[Best 2018] Gli album

Il meglio tra gli album di quest’anno

di / 29 dicembre 2018

Anno forse più sommesso rispetto ai precedenti, questo 2018. Il mondo occidentale ha prodotto molto, forse troppo, ha visto la conferma del rap e della trap, in continua ascesa sul mercato.  Ci apprestiamo comunque a entrare nel 2019 lasciandoci alle spalle i Low che sembrano tornare ai fasti di I Could Live In Hope, i Dead Can Dance che continuano la loro sperimentazione e questa volta hanno le sembianze di veri e propri stregoni, Thom Yorke alla prima colonna sonora della sua carriera, Kurt Vile e il suo consolidato eclettismo, Joan As  Police Woman che riesce finalmente a dare il meglio di sé (con qualche piccolissima riserva) e il progetto P-E-O-P-L-E, dove Justin Vernon e Aaron Dessner con Big Red Machine tirano fuori un qualcosa per cui vale la pena strabuzzare gli occhi. In Italia c’è stata la riconferma dei Baustelle con il secondo episodio de L’amore e La Violenza, dell’itpop e la dittatura calcuttiana (guardare Gazzelle), Cosmo con il suo techno-pop trasversale, il rap guidato dal suo nume tutelare, Salmo e, sulla coda, l’assurda tragedia di Corinaldo, dove avrebbe dovuto esibirsi Sfera Ebbasta.
In ordine sparso, ciò che è piaciuto di più alla redazione di musica:

L’amore e la violenza vol.2, dei Baustelle: Francesco Bianconi è, in questo momento, il miglior autore italiano di testi di canzoni. Il dittico L’amore e la violenza lo conferma. Ora i suoi Baustelle si prenderanno una pausa: il vuoto che lasceranno  – sono sempre dolorosi i silenzi dei Baustelle – sarà colmato del nuovo album dei Massimo Volume in uscita nel 2019?

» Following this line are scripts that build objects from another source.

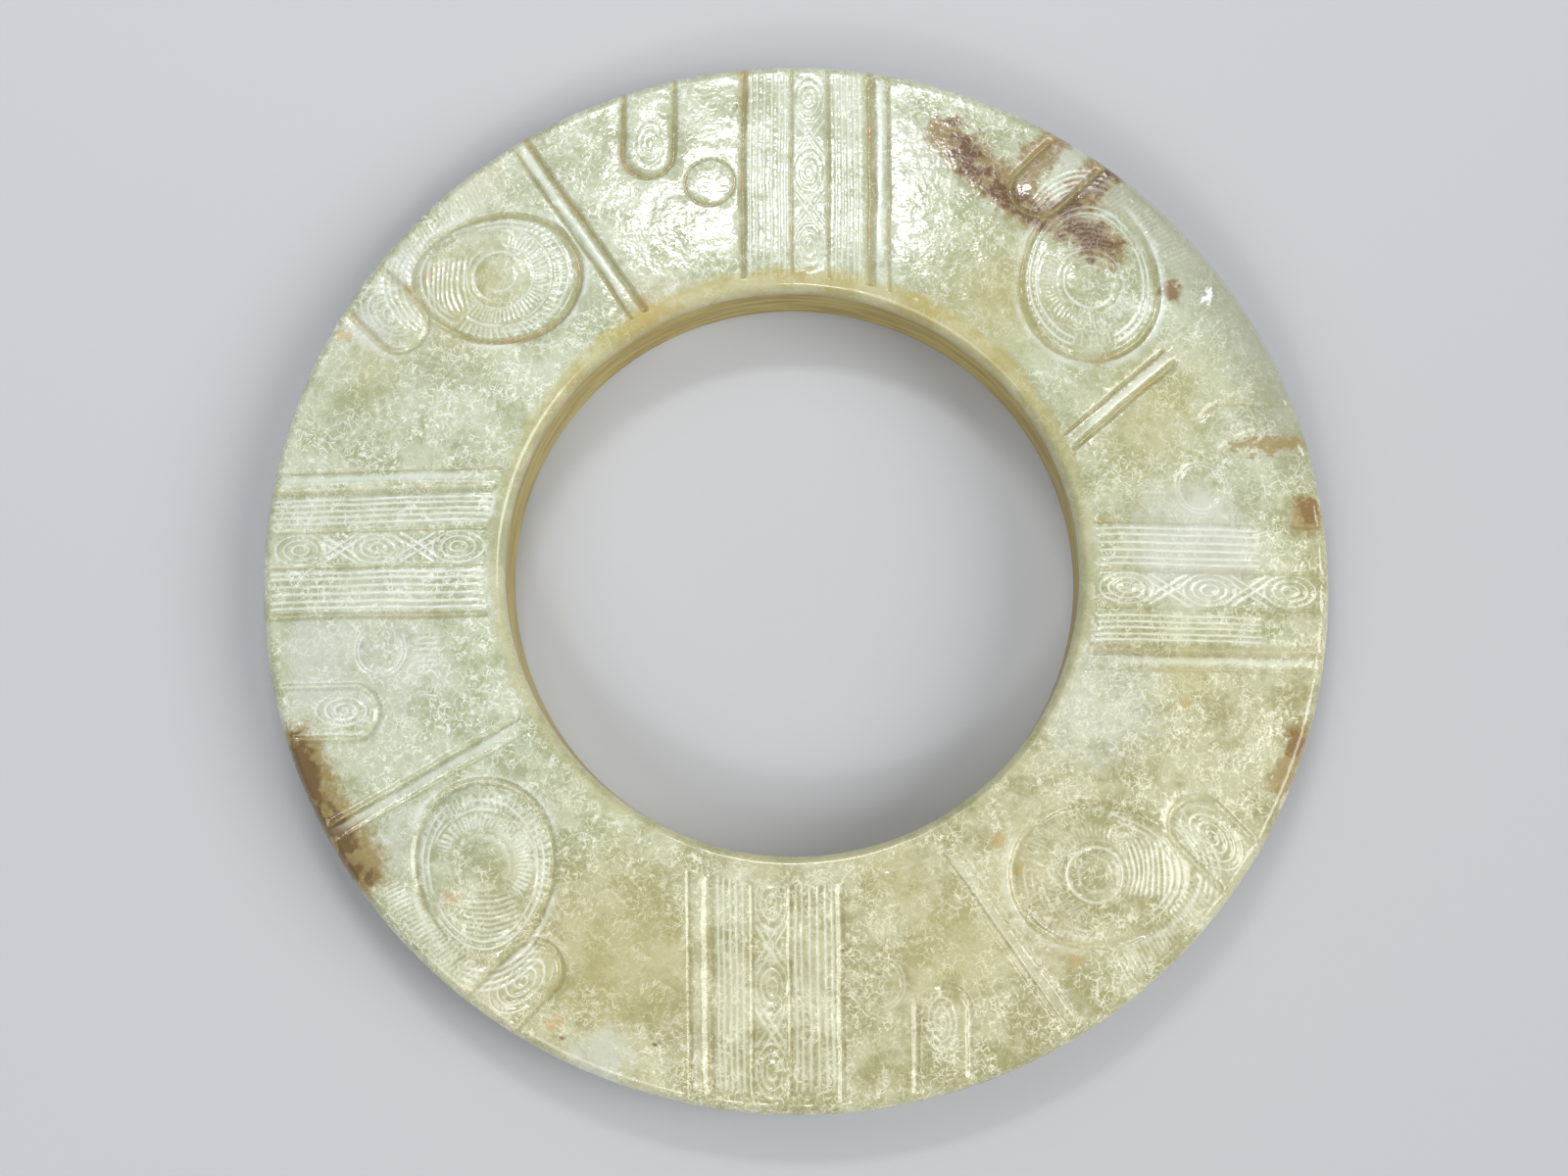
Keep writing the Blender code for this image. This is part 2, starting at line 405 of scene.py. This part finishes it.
# Lines scratched in by hand: the band's fine lines and its row of ovals with strokes between them
FINE = 0.2
FINE_ENDS = (47.5, 53.6, 53.6, 52.5)
FINE_LINES = (4.0, 3.35, 2.55, 1.75, 0.95, 0.35, -4.95, -5.6, -6.2, -6.85, -7.4)
PANEL_OFFSET = 2.15
OVALS = (33.9, 42.3, 50.6)
OVAL_SIZE = {"half_length": 2.7, "half_width": 1.6, "turns": 3}
CROSSINGS = (38.1, 46.4)
CROSSING_SLANT = 0.62
CROSSING_REACH = 2.1
PAIR_SHIFTS = (-0.45, 0.35)
SQUARE_ON = 0.85
fine_end = by_set(*FINE_ENDS)
in_panel = across + PANEL_OFFSET
scratches = []
for offset in FINE_LINES:
    scratches.append(line(across, along, offset, LIP_LINE, fine_end, FINE))
for oval in OVALS:
    scratches.append(loops(in_panel, along - oval, **OVAL_SIZE, stroke=FINE, coiled=False))
for crossing in CROSSINGS:
    for slope in (-1, 1):
        for shift in PAIR_SHIFTS:
            run = (along - crossing) * slope
            off_line = (in_panel - run * CROSSING_SLANT - shift) * SQUARE_ON
            held = between(abs(along - crossing), -1, CROSSING_REACH, 0.5)
            scratches.append(fall(abs(off_line), 0, FINE) * held)

# The coils inside tongue and nose
TONGUE_COIL = {"half_length": 2.9, "half_width": 1.7, "turns": 3}
NOSE_COIL = {"half_length": 4.1, "half_width": 2.4, "turns": 4}
coil = loops(across - 14.6, along - 45.6, **TONGUE_COIL, stroke=FINE)
scratches.append(coil * rise(tongue_inside, 0.2, 0.4) * by_set(0.5, 0.8, 1.2, 1))
coil = loops(nose_across - 10.4, nose_along - 48.6, **NOSE_COIL, stroke=FINE)
scratches.append(coil * rise(nose_inside, 0.1, 0.3) * by_set(0.15, 0.9, 1.1, 1.6))

# Lashes round the pupil, the curved strokes of the lids, and the ticks beside the rim
PUPIL_ARCS = ((1.7, 7.2), (3.5, 2.2))
LASH_STEP = 0.105
LASH_ROWS = ((3.5, 5.2), (5.6, 7.2))
BETWEEN_ROWS = 5.4
BOW_STEP = 0.54
BOW_BEND = 0.06
INNER_LINES = (-0.95, -1.6)
OUTER_LINES = (0.95, 1.5, 2.05, 2.6)
TICK_STEP = 0.5
TICK_RADIUS = 52
TICK_SLANT = 0.25
FAN_STEP = 0.6


def off_beat(value, step):
    """How far a value is from the nearest of evenly spaced strokes."""
    return abs((value + step / 2) % step - step / 2)


for reach, seed in PUPIL_ARCS:
    arc = fall(abs(pupil_off - reach), 0, FINE) * by_set(0.7, 0.9, 0.5, 0.5)
    scratches.append(arc * rise(noise(place, 4, seed), 0.46, 0.54))
lash = off_beat(pupil_angle + noise(place, 3, seed=14.1) * 0.35, LASH_STEP) * pupil_off
blunt = fall(pupil_across + egg_along * 0.6, 0.4, 2.2) * by_set(0.45, 1, 0.8, 0.5)
for start, end in LASH_ROWS:
    scratches.append(fall(lash, 0, FINE) * between(pupil_off, start, end, 0.3) * blunt)
parting = fall(abs(pupil_off - BETWEEN_ROWS), 0, FINE) * blunt
scratches.append(parting * rise(noise(place, 4, seed=6.2), 0.45, 0.5))
bowed = pupil_across + egg_along * egg_along * BOW_BEND + noise(place, 3, seed=16.1) * 0.8
bow_length = fall(abs(egg_along + 0.8), 2.2, 3.4) * between(bowed, 3.6, 8.6, 0.4)
bow_length = bow_length * by_set(0.5, 1, 0.6, 0.9)
scratches.append(fall(off_beat(bowed, BOW_STEP), 0, FINE) * bow_length)
for inner_line in INNER_LINES:
    on_line = fall(abs(egg_off - inner_line), 0, FINE)
    scratches.append(on_line * rise(noise(place, 6, seed=4.4 - inner_line), 0.45, 0.52))
for outer_line in OUTER_LINES:
    on_line = fall(abs(egg_off - outer_line), 0, FINE)
    scratches.append(on_line * rise(egg_across, 3.6, 5) * fall(abs(egg_along + 1.5), 3, 5))
tick = off_beat(turned * TICK_RADIUS + radius * TICK_SLANT, TICK_STEP)
ticks = fall(tick, 0, FINE) * between(radius, 50.8, 53.6, 0.35)
ticks = ticks * by_set(0.4, 0.8, 1, 0.9)
scratches.append(ticks * between(turned, math.radians(37), math.radians(56), 0.04) * 0.7)
below_small_eye = between(along, 35.6, 38.2, 0.5) * between(across, 6.4, 11.5, 0.4)
fan = fall(off_beat(across, FAN_STEP), 0, FINE) * below_small_eye
scratches.append(fan * by_set(0.3, 0, 0.6, 0.4))

# How deep it all goes
EYE_RING_DEPTH = 0.17
NORTH_EYE_DEPTH = 0.12
VALLEY_DEPTH = 0.14
fade = by_set(1, 0.75, 1, 0.75)
groove_mask = deepest(grooves)
panel_mask = deepest(panel_grooves) * front
scratch_mask = deepest(scratches) * front * scratchy * fade
cut = groove_mask * share(wear + 0.35) * sizes["Groove depth"]
cut = larger(cut, panel_mask * share(wear) * sizes["Panel groove depth"])
cut = larger(cut, eye_rings * EYE_RING_DEPTH)
cut = larger(cut, north_ring * NORTH_EYE_DEPTH)
cut = cut + scratch_mask * sizes["Engraving depth"]
egg_valley = fall(abs(egg_off), 0.2, 1.7) * egg_worn
valleys = larger(egg_valley, nose_valley * by_set(1, 0.6, 0.6, 0.9))
cut = cut + valleys * VALLEY_DEPTH

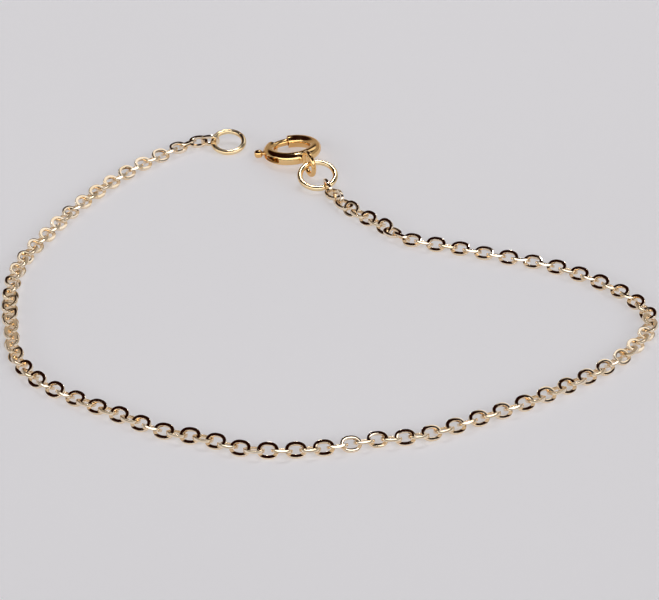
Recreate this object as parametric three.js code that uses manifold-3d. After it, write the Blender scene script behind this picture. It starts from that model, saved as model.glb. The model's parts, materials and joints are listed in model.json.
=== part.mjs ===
// Chain bracelet: a fine flat cable chain that lies unclasped in a loop, with a spring-ring clasp on one
// end and a plain jump ring on the other. Millimetres, +Z up. It lies on z = 0, and the origin is under
// the middle of the loop.
import * as THREE from "three";
import { mergeVertices } from "three/addons/utils/BufferGeometryUtils.js";
import Module from "manifold-3d";

const wasm = await Module();
wasm.setup();

const { degToRad, lerp } = THREE.MathUtils;

// One link of the cable: an oval of flat band. The row of links alternates 45 degrees either way.
const link = { length: 1.97, width: 1.63, band: 0.33, thickness: 0.28 };

// The chain as one tube: what a row of such links measures across, with a flat facet underneath.
const chain = { across: 1.32, sides: 8, steps: 60, gapToEndLink: 0.3 };

// Jump rings: centreline radius, wire diameter, how far the far side is lifted, where the seam is cut and
// where the chain's end link hangs (degrees round the ring), and how far that link rides above the wire.
const claspRing = {
  centre: new THREE.Vector3(-1.2, 20.42, 1.21),
  radius: 1.8,
  wire: 0.55,
  tiltDeg: 19,
  seamDeg: 205,
  linkDeg: -60,
  linkLift: 0.1,
};
const endRing = {
  centre: new THREE.Vector3(-10.45, 28.75, 0.72),
  radius: 1.58,
  wire: 0.55,
  tiltDeg: 16,
  seamDeg: 40,
  linkDeg: 174,
  linkLift: 0.05,
};
const ringSeam = 0.05;
const ringSegments = 36;
const wireSides = 10;
const linkPlay = 0.06; // left between a jump ring's wire and the inner end of its link

// Spring-ring clasp. Angles run round the clasp's own axis.
const clasp = {
  centre: new THREE.Vector3(-3.85, 26.5, 0.965),
  tiltDeg: 7.5,
  liftedSideDeg: -40,
  radius: 2.35, // of the tube's centreline
  tube: 1.3,
  bore: 0.9,
  gapStartDeg: 102,
  gapEndDeg: 150,
  eyeletDeg: 294,
};
const eyelet = { radius: 1.15, wire: 0.5, centreFromAxis: 4.45 };
const bolt = { wire: 0.72, tipDeg: 96, tailDeg: 200, knobDeg: 184, travelDeg: 52 };
const knob = { stemRadius: 0.22, headRadius: 0.42, headStart: 3.12, headEnd: 3.9 }; // from the axis
const slot = { height: 0.6, innerRadius: 2.5, playDeg: 7.5 };

// The chain's route in plan, from beside the clasp ring round to beside the end ring.
const routePlan = [
  [1.6, 15.1], [4.9, 11.3], [7.3, 8.5], [12.0, 6.6], [16.8, 4.7], [21.4, 2.9], [25.7, -0.1],
  [28.9, -3.7], [30.2, -7.5], [28.7, -11.8], [25.6, -15.9], [21.7, -19.4], [17.5, -22.5],
  [13.1, -25.2], [8.8, -27.6], [6.4, -28.3], [4.0, -28.6], [1.6, -29.4], [-3.0, -30.3],
  [-7.9, -30.0], [-10.2, -28.8], [-12.5, -27.9], [-14.7, -27.2], [-18.9, -24.4], [-23.0, -21.6],
  [-26.8, -18.2], [-29.1, -13.7], [-29.9, -8.8], [-30.4, -3.9], [-30.3, 1.0], [-29.3, 5.4],
  [-27.6, 9.6], [-25.3, 14.7], [-22.8, 19.0], [-20.0, 23.0], [-16.8, 26.5], [-15.2, 28.0],
  [-13.8, 29.0],
];

const yellowGold = { color: 0xd8b26a, metalness: 1, roughness: 0.22 };
const warmGold = { color: 0xc9913f, metalness: 1, roughness: 0.26 };

// An arc about the Z axis, as a path for a wire.
class ArcPath extends THREE.Curve {
  constructor(radius, startDeg, endDeg) {
    super();
    Object.assign(this, { radius, startDeg, endDeg });
  }

  getPoint(t, target = new THREE.Vector3()) {
    const angle = degToRad(lerp(this.startDeg, this.endDeg, t));
    return target.set(this.radius * Math.cos(angle), this.radius * Math.sin(angle), 0);
  }
}

// The stretch of a curve between two distances along it.
class Stretch extends THREE.Curve {
  constructor(whole, from, to) {
    super();
    const length = whole.getLength();
    Object.assign(this, { whole, start: from / length, end: to / length });
  }

  getPoint(t, target) {
    return this.whole.getPointAt(lerp(this.start, this.end, t), target);
  }
}

// A regular polygon with a flat side towards each axis.
function roundSection(radius, sides) {
  const corners = Array.from({ length: sides }, (_, i) => {
    const angle = ((i + 0.5) / sides) * 2 * Math.PI;
    return new THREE.Vector2(radius * Math.cos(angle), radius * Math.sin(angle));
  });
  return new THREE.Shape(corners);
}

function wireAlong(path, diameter, sides, steps) {
  const settings = { extrudePath: path, steps, bevelEnabled: false };
  return new THREE.ExtrudeGeometry(roundSection(diameter / 2, sides), settings);
}

// A closed ring of round wire about the Y axis.
function closedRing(radius, diameter, sides, segments) {
  const profile = Array.from({ length: sides + 1 }, (_, i) => {
    const angle = (((i % sides) + 0.5) / sides) * 2 * Math.PI;
    return new THREE.Vector2(radius + (diameter / 2) * Math.cos(angle), (diameter / 2) * Math.sin(angle));
  });
  return new THREE.LatheGeometry(profile, segments);
}

// A turned piece whose axis lies along +X; each profile point is [radius, distance along the axis].
function turnedAlongX(profile, segments) {
  const points = profile.map(([radius, along]) => new THREE.Vector2(radius, along));
  return new THREE.LatheGeometry(points, segments).rotateZ(-Math.PI / 2);
}

// A flat sector about the Z axis, of one height, centred on z = 0.
function sectorBlock(innerRadius, outerRadius, startDeg, endDeg, height) {
  const shape = new THREE.Shape();
  shape.absarc(0, 0, outerRadius, degToRad(startDeg), degToRad(endDeg), false);
  shape.absarc(0, 0, innerRadius, degToRad(endDeg), degToRad(startDeg), true);
  const settings = { depth: height, bevelEnabled: false, curveSegments: 12 };
  return new THREE.ExtrudeGeometry(shape, settings).translate(0, 0, -height / 2);
}

function solidOf(geometry) {
  geometry.deleteAttribute("normal");
  geometry.deleteAttribute("uv");
  const merged = mergeVertices(geometry, 1e-4);
  return new wasm.Manifold(
    new wasm.Mesh({
      numProp: 3,
      vertProperties: merged.attributes.position.array,
      triVerts: new Uint32Array(merged.index.array),
    }),
  );
}

function geometryOf(solid) {
  const mesh = solid.getMesh();
  return new THREE.BufferGeometry()
    .setAttribute("position", new THREE.BufferAttribute(mesh.vertProperties, 3))
    .setIndex(new THREE.BufferAttribute(mesh.triVerts, 1));
}

function namedMesh(name, geometry, finish) {
  const mesh = new THREE.Mesh(geometry, new THREE.MeshStandardMaterial(finish));
  mesh.name = name;
  return mesh;
}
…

Big Red Machinedei Big Red Machine: Bon Iver è quello che sta portando il cantautorato verso altri orizzonti, mentre Aaron Dessner è una delle menti di uno dei gruppi fondamentali del 2000, i The National. Un progetto che ha queste premesse (P-E-O-P-L-E) non avrebbe potuto non portare qualcosa di buono: Big Red Machine è uno degli ascolti fondamentali del 2018.

Double Negative, dei Low: Solo tre anni fa avevano scritto un grande album come Ones And Sixes. Oggi riescono addirittura a fare meglio. Double Negative è la radiografia della violenza, un’opera imprescindibile in questi anni. Il trio originario di Duluth non scrive mai un album come l’altro: quest’anno è stato il loro anno.

Suspiria, di Thom Yorke: prima colonna sonora firmata dal leader dei Radiohead, Suspiria vive di vita propria anche al di fuori del film di Guadagnino. È stato confermato che nel 2019 Thom Yorke uscirà con un nuovo album solista, ma intanto questa nuova prova è stata superata a pieni voti.

Bottle It In, di Kurt Vile: con quest’ultimo lavoro, spaziando dalla psichedelia al blues, dall’indie rock al country, l’ex socio di Adam Granduciel scrive una delle migliori cose della sua carriera. Fondamentale la collaborazione con Kim Gordon.

Dyonisus, dei Dead Can Dance: la world music del duo anglo australiano si stabilizza su livelli altissimi con Dyonisus. Sarà probabilmente impossibile ricreare le stesse condizioni che hanno portato al loro album totemico, Spleen And Ideal, ma anche nel 2018 i Dead Can Dance proseguono con ferocia il loro percorso, tra alchimia e stregoneria.

Damned Devotion, di Joan as police woman: eccoci, finalmente: la cantautrice statunitense piazza un album notevole. Il pop mischiato al trip pop, seguendo l’insegnamento dei Portishead, fa di Damned Devotion la spinta definitiva per la carriera di Joan Wasser.

Playlistdi Salmo: Salmo è il punto cardinale del rap italiano. Playlist non fa che ribadirlo. La forza espressiva e lirica di quest’ultimo lavoro ha pochi pari dalle nostre parti. Nel 2018, se si cerca l’impegno, probabilmente deve essere cercato da questi lidi.